There have been many presumptions made over the years regarding the key factors that motivate individuals in the workplace, but in their article “The New Self-Directed Work Teams”, Jack Orsburn and Linda Moran depicted a radical method that not only motivated employees, but empowered them and resulted in vast improvements in productivity.

Structuring a self-directed work team is not an easy process and necessitates lengthy commitment of all levels of management. The transition begins with the creation of a small group of twelve to eighteen employees that are intensively trained and cross-trained in three key areas: in the technical skills needed to produce the target work product, in the administrative skills needed to handle the record keeping, budgeting, and reporting functions for the work product, and in the interpersonal skills needed to facilitate effective listening, problem solving, communication, and decision making. A complete and successful training process spans a period of two to five years before a self-directed team is fully functional and productive. This process requires commitment and dedication from management and employees to ride out the waves of frustration that result from the learning curve throughout five phases in the transition period.

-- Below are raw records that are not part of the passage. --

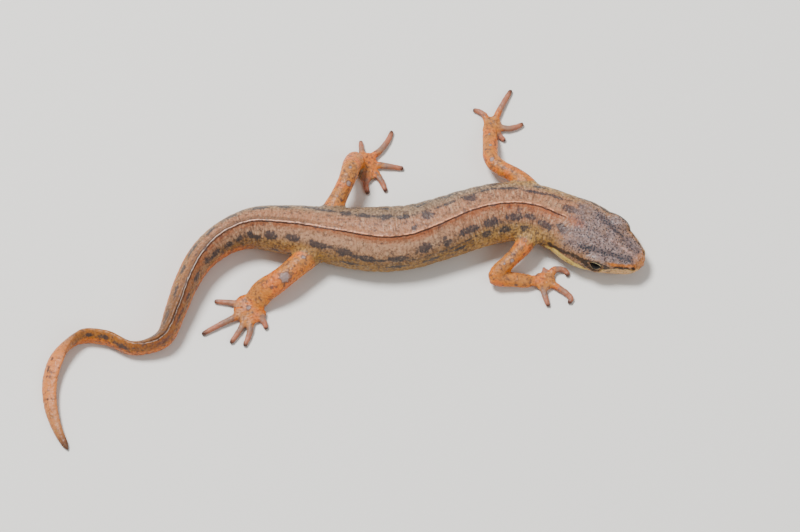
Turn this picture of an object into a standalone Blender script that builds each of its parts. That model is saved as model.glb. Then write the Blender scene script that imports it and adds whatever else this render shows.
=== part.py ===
"""A smooth newt in its land dress, life size, as a still museum model lying on a flat floor.

The whole animal is modelled first: one long loft from the snout to the tail's tip, four limbs
with their fingers and toes, lids, mouth, nostrils and vent. It is then parted by thin cuts into
the pieces that a person would name. Lengths are written in millimetres and used in metres.
The snout points to +X, the back is up, and the floor is at Z 0.
"""

import math

import bmesh
import bpy
import numpy as np
from mathutils import Matrix, Vector

MM = 0.001
UP = Vector((0, 0, 1))

# Driving sizes, in millimetres.
BODY_LENGTH = 91.0
GAP = 0.3
SNOUT_ROUND = 1.9
TIP_ROUND = 1.2
BODY_SIDES = 24

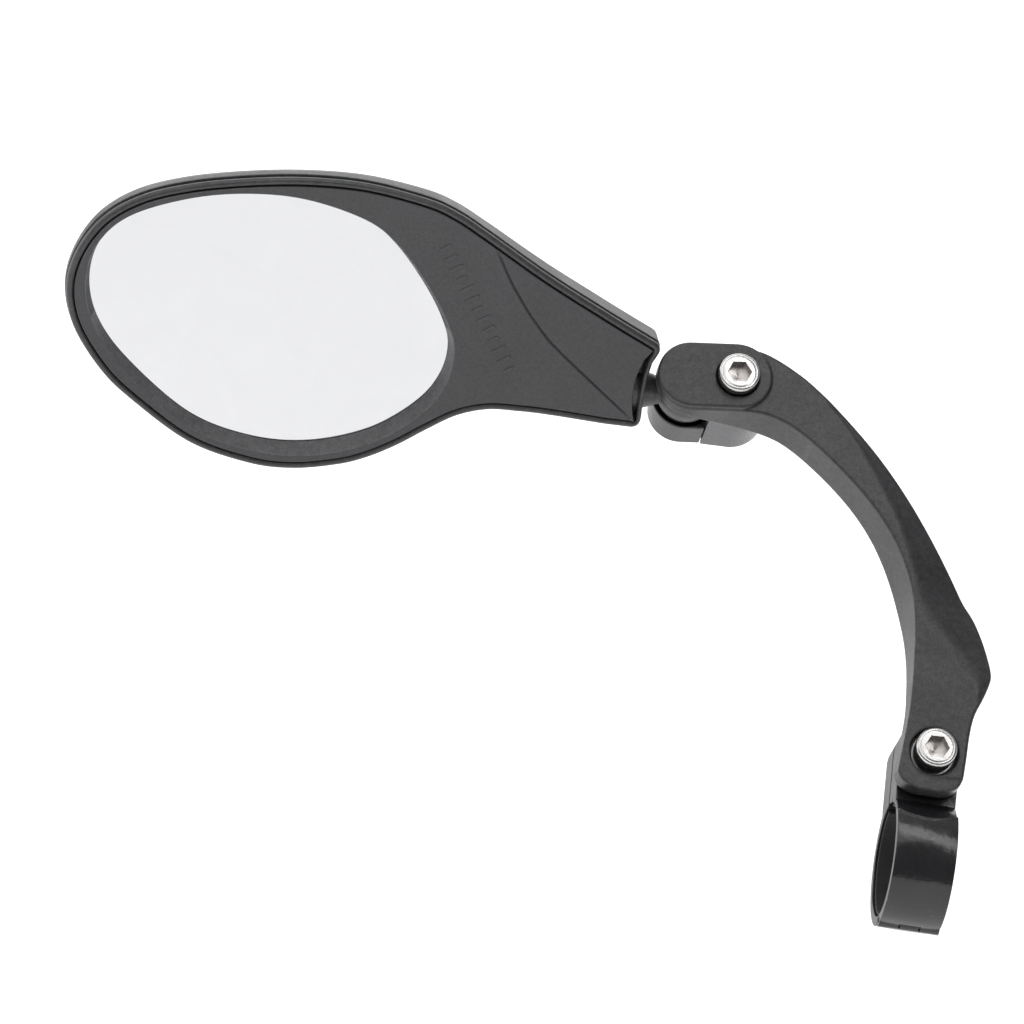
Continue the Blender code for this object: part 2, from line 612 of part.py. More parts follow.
# Room for the ball and the lower jaw.
boolean(arm, "DIFFERENCE", cutter("arm_ball_room", prism(circle(jaw(0.0, 0.0), 7.25, 40), -10.0, 8.4)))
socket = sphere(SOCKET_RADIUS, lambda a, b, c: arm_point(BALL[0] + a, BALL[1] + b, BALL[2] + c), 28, 14)
boolean(arm, "DIFFERENCE", cutter("arm_socket", socket))
mouth = loft(
    [
        [arm_point(*p, n) for p in circle((BALL[0], BALL[1]), r, 32)]
        for r, n in ((6.95, 5.0), (6.95, 7.9), (5.7, 10.3))
    ]
)
boolean(arm, "DIFFERENCE", cutter("arm_socket_mouth", mouth))
tongue_room = [jaw(-1.0, -6.05), *[jaw(a, b) for a, b in circle((JAW_LENGTH, 0.0), 6.05, 20, -90.0, 180.0)], jaw(-1.0, 6.05)]
boolean(arm, "DIFFERENCE", cutter("arm_tongue_room", prism(tongue_room, -10.0, LOWER_JAW_TOP + 0.5)))
boolean(arm, "DIFFERENCE", cutter("arm_upper_hole", prism(circle(UPPER_BOLT, M5_HOLE, 28), -12.0, 20.0)))
boolean(arm, "DIFFERENCE", cutter("arm_upper_counterbore", prism(circle(UPPER_BOLT, 4.7, 36), 11.0, 20.0)))
boolean(arm, "DIFFERENCE", cutter("arm_lower_hole", prism(circle(LOWER_BOLT, M5_HOLE, 28), 0.0, 20.0)))
boolean(arm, "DIFFERENCE", cutter("arm_lower_counterbore", prism(circle(LOWER_BOLT, 5.15, 36), 10.1, 20.0)))

# ---------------------------------------------------------------- lower jaw
cup_outline = [jaw(a, b) for a, b in circle((0.0, 0.0), LOWER_JAW_RADIUS, 24, 90.0, 180.0)] + [jaw(SLIT - 0.3, -LOWER_JAW_RADIUS), jaw(SLIT - 0.3, LOWER_JAW_RADIUS)]


def shrunk(outline, distance):
    points = [Vector(p) for p in outline]
    return [(p.x, p.y) for p in offset(points, distance)]


lower_jaw = solid(
    "lower_jaw",
    loft(
        [
            [arm_point(*p, LOWER_JAW_BOTTOM) for p in shrunk(cup_outline, 0.7)],
            [arm_point(*p, LOWER_JAW_BOTTOM + 0.6) for p in cup_outline],
            [arm_point(*p, LOWER_JAW_TOP - 0.4) for p in cup_outline],
            [arm_point(*p, LOWER_JAW_TOP) for p in shrunk(cup_outline, 0.3)],
        ]
    ),
    pivot=arm_point(*jaw(0, 0), BALL[2]),
    finish=JAW_PLASTIC,
)
tongue = [jaw(0.0, -TONGUE_RADIUS), *[jaw(a, b) for a, b in circle((JAW_LENGTH, 0.0), TONGUE_RADIUS, 20, -90.0, 180.0)], jaw(0.0, TONGUE_RADIUS)]
boolean(lower_jaw, "UNION", cutter("lower_jaw_tongue", prism(tongue, LOWER_JAW_BOTTOM + 0.25, LOWER_JAW_TOP - 0.05)))
boolean(lower_jaw, "DIFFERENCE", cutter("lower_jaw_socket", sphere(SOCKET_RADIUS, lambda a, b, c: arm_point(BALL[0] + a, BALL[1] + b, BALL[2] + c), 28, 14)))
boolean(lower_jaw, "DIFFERENCE", cutter("lower_jaw_hole", prism(circle(UPPER_BOLT, M5_HOLE, 28), -12.0, 8.0)))
boolean(lower_jaw, "DIFFERENCE", cutter("lower_jaw_nut_pocket", prism(hexagon(UPPER_BOLT, M5_NUT_AF + 0.5, jaw_angle), -12.0, -1.8)))


# ---------------------------------------------------------------- ball seats
def seat(name, start, end):
    """Thin spherical liner between two angles from the bolt direction."""
    steps, sides = 4, 24
    angles = [math.radians(start + (end - start) * i / steps) for i in range(steps + 1)]
    section = [(SEAT_OUTER * math.sin(a), SEAT_OUTER * math.cos(a)) for a in angles] + [(SEAT_INNER * math.sin(a), SEAT_INNER * math.cos(a)) for a in reversed(angles)]
    rings = [[arm_point(BALL[0] + r * math.cos(2 * math.pi * i / sides), BALL[1] + r * math.sin(2 * math.pi * i / sides), BALL[2] + n) for i in range(sides)] for r, n in section]
    rings.append(rings[0])
    mesh = loft(rings, caps=False)
    bmesh.ops.remove_doubles(mesh, verts=mesh.verts, dist=1e-7)
    return solid(name, mesh, pivot=arm_point(*BALL), finish=SEAT)


seat("ball_seat_upper", 16.0, 41.0)
seat("ball_seat_lower", 126.0, 162.0)

# ---------------------------------------------------------------- mirror head
OUTLINE, SPINE = head_outline()


def ring_at(inset, level):
    return [head_point(p.x, p.y, level) for p in offset(OUTLINE, inset)]


def housing_mesh():
    rings = [ring_at(0.75, FACE), ring_at(0.3, FACE - 0.12), ring_at(0.05, FACE - 0.45), ring_at(0.0, FACE - 1.1), ring_at(0.1, FACE - 1.4), ring_at(0.5, FACE - 1.55)]
    wall = offset(OUTLINE, 0.55)
    rings.append([head_point(p.x, p.y, side_depth(s.x)) for p, s in zip(wall, SPINE)])
    for t in (0.04, 0.14, 0.29, 0.5, 0.75, 1.0):
        bend = math.sqrt(1 - (1 - t) ** 2)
        ring = []
        for p, s in zip(wall, SPINE):
            q = p.lerp(s, t)
            top, deep = side_depth(s.x), back_depth(s.x)
            ring.append(head_point(q.x, q.y, top + (deep - top) * bend))
        rings.append(ring)
    mesh = bmesh.new()
    rows = [[mesh.verts.new(p) for p in ring] for ring in rings]
    count = len(rows[0])
    for near, far in zip(rows, rows[1:]):
        for i in range(count):
            j = (i + 1) % count
            mesh.faces.new((near[i], near[j], far[j], far[i]))
    mesh.faces.new(rows[0][::-1])
    bmesh.ops.remove_doubles(mesh, verts=mesh.verts, dist=2e-6)
    bmesh.ops.dissolve_degenerate(mesh, edges=mesh.edges, dist=1e-6)
    return mesh


housing = solid("rear_housing", housing_mesh(), HEAD, finish=HOUSING_PLASTIC)
origin_ball = lambda radius, sides, rings: sphere(radius, head_point, sides, rings)
boolean(housing, "DIFFERENCE", cutter("housing_end_room", origin_ball(END_CLEARANCE, 36, 18), HEAD))

window = spline(WINDOW, 3, closed=True)
panel_cut = prism([(p.x, p.y) for p in offset(OUTLINE, RIM - 0.15)], 3.2, FACE + 2.0, head_point)
panel_pocket = cutter("housing_panel_pocket", panel_cut, HEAD)
boolean(panel_pocket, "DIFFERENCE", cutter("housing_end_rim", origin_ball(13.1, 36, 18), HEAD))
boolean(housing, "DIFFERENCE", panel_pocket)
lens_pocket = prism([(p.x, p.y) for p in offset(window, -1.05)], -1.2, FACE + 1.5, head_point)
boolean(housing, "DIFFERENCE", cutter("housing_lens_pocket", lens_pocket, HEAD))
centre = Vector((-89.0, 17.5))


def hollow_ring(scale, level):
    return [head_point(*(centre + (p - centre) * scale), level) for p in offset(window, 2.2)]


hollow = loft([hollow_ring(1.0, 0.5), hollow_ring(1.0, -1.6), hollow_ring(0.93, -3.4), hollow_ring(0.8, -4.9), hollow_ring(0.55, -6.0), hollow_ring(0.25, -6.4)])
boolean(housing, "DIFFERENCE", cutter("housing_hollow", hollow, HEAD))
pocket = [(-46.0, 4.5), (-26.0, 2.0), (-22.0, 9.0), (-26.0, 17.5), (-38.0, 27.0), (-46.0, 31.5), (-48.5, 22.0), (-47.0, 12.0)]
boolean(housing, "DIFFERENCE", cutter("housing_neck_hollow", loft([[head_point(a, b, 4.0) for a, b in pocket], [head_point(a, b, -1.2) for a, b in pocket], [head_point(-36.0 + (a + 36.0) * 0.75, 14.0 + (b - 14.0) * 0.75, -2.6) for a, b in pocket]]), HEAD))


# The neck runs from inside the housing to the ball and is one moulding with both.
def neck_ring(u, high, deep, sides=20):
    rise = -0.06 * u
    return [head_point(u, rise + high * math.cos(2 * math.pi * i / sides), deep * math.sin(2 * math.pi * i / sides)) for i in range(sides)]


neck = loft([neck_ring(-17.0, 3.9, 2.8), neck_ring(-12.5, 4.2, 3.6), neck_ring(-10.5, 4.0, 3.5), neck_ring(-8.8, 3.9, 3.4), neck_ring(-7.9, 3.7, 3.2), neck_ring(-7.1, 3.1, 3.05), neck_ring(-3.0, 3.0, 3.0)])
boolean(housing, "UNION", cutter("housing_neck", neck, HEAD))
boolean(housing, "UNION", cutter("housing_ball", origin_ball(BALL_RADIUS, 24, 16), HEAD))

# Front panel, with a short wall round the window that holds the mirror glass.
bezel_plate = prism([(p.x, p.y) for p in offset(OUTLINE, RIM + 0.15)], 3.45, FACE, head_point)
bezel = solid("front_bezel", bezel_plate, HEAD, finish=PANEL_PLASTIC)
boolean(bezel, "DIFFERENCE", cutter("bezel_end_room", origin_ball(13.5, 36, 18), HEAD))
boolean(bezel, "UNION", cutter("bezel_wall", prism([(p.x, p.y) for p in offset(window, -0.75)], LENS_FRONT + 0.15, 4.2, head_point), HEAD))
outer_window = offset(window, -WINDOW_DRAFT * 0.2)
opening = loft(
    [
        [head_point(p.x, p.y, 0.0) for p in offset(window, WINDOW_DRAFT * 1.31)],
        [head_point(p.x, p.y, LENS_FRONT + 0.1) for p in offset(window, WINDOW_DRAFT)],
        [head_point(p.x, p.y, FACE - 0.25) for p in offset(window, 0.1)],
        [head_point(p.x, p.y, FACE + 0.5) for p in offset(window, -0.35)],
    ]
)
boolean(bezel, "DIFFERENCE", cutter("bezel_window", opening, HEAD))

lens_outline = offset(window, -0.65)
lens = loft(
    [
        [head_point(p.x, p.y, LENS_FRONT - LENS_THICKNESS) for p in lens_outline],
        [head_point(p.x, p.y, LENS_FRONT) for p in lens_outline],
    ]
)
solid("mirror_lens", lens, HEAD, finish=MIRROR)
pad = prism([(p.x, p.y) for p in offset(window, 0.6)], -1.05, LENS_FRONT - LENS_THICKNESS - 0.15, head_point)
solid("lens_adhesive_pad", pad, HEAD, finish=PAD)
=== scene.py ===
"""Looks of the handlebar mirror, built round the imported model."""

import math

import bmesh
import bpy
from mathutils import Matrix, Vector
from mathutils.kdtree import KDTree


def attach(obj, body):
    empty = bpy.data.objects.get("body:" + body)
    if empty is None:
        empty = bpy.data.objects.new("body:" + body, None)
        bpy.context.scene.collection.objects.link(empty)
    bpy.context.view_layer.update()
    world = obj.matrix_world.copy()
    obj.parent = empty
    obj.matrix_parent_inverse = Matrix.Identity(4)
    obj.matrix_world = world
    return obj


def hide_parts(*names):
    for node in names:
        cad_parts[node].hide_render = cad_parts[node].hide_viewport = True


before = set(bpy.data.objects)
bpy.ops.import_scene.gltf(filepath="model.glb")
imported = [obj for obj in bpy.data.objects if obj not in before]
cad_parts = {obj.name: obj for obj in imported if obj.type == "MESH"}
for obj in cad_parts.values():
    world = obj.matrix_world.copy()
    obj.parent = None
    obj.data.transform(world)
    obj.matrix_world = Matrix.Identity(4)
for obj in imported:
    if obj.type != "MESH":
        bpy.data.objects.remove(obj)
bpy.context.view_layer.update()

# ---------------------------------------------------------------- camera first
scene = bpy.context.scene
camera_data = bpy.data.cameras.new("camera")
camera = bpy.data.objects.new("camera", camera_data)
scene.collection.objects.link(camera)
camera_data.lens = 158.2
camera_data.sensor_width = 36.0
camera_data.clip_start, camera_data.clip_end = 0.05, 40.0
back = Vector((-0.060, -0.923, 0.381)).normalized()
up = Vector((-0.151, 0.386, 0.910))
right = up.cross(back).normalized()
up = back.cross(right).normalized()
camera.matrix_world = Matrix(
    (
        (right.x, up.x, back.x, -0.1484),
        (right.y, up.y, back.y, -0.8284),
        (right.z, up.z, back.z, 0.4059),
        (0.0, 0.0, 0.0, 1.0),
    )
)
scene.camera = camera

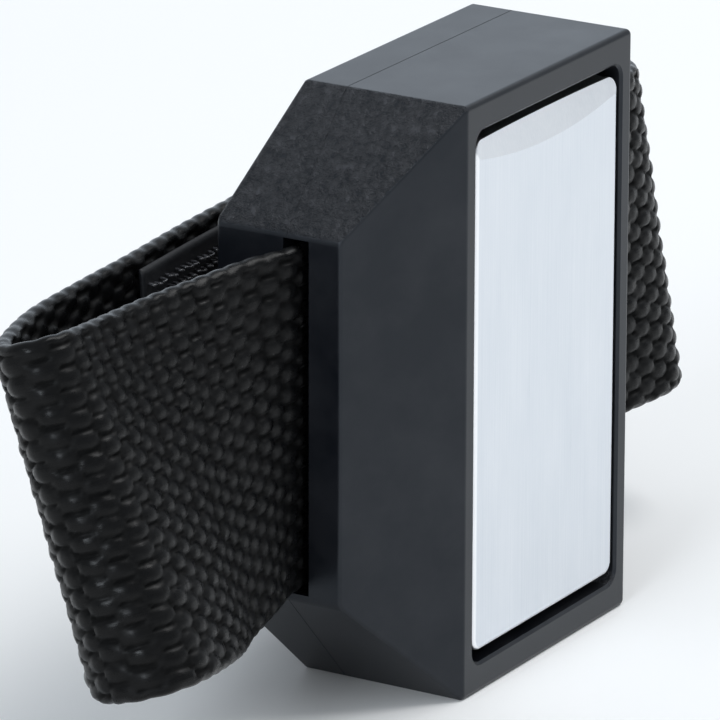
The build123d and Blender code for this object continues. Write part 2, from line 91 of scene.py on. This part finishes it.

The initial phase is start up, where the atmosphere will be charged with energy and excitement for a new challenge. Management has orchestrated a steering committee and created a mission statement and fully devised plan for implementation. The team members comprised of both employees and supervisors, have been designated and been briefed on the new roles they will assume and begin intensive training. Phase two is confusion and occurs after the initial excitement wears off and frustration sets in. Often it is the supervisors who have the most difficulty as the shift from their role as commander to facilitator. Phase three is...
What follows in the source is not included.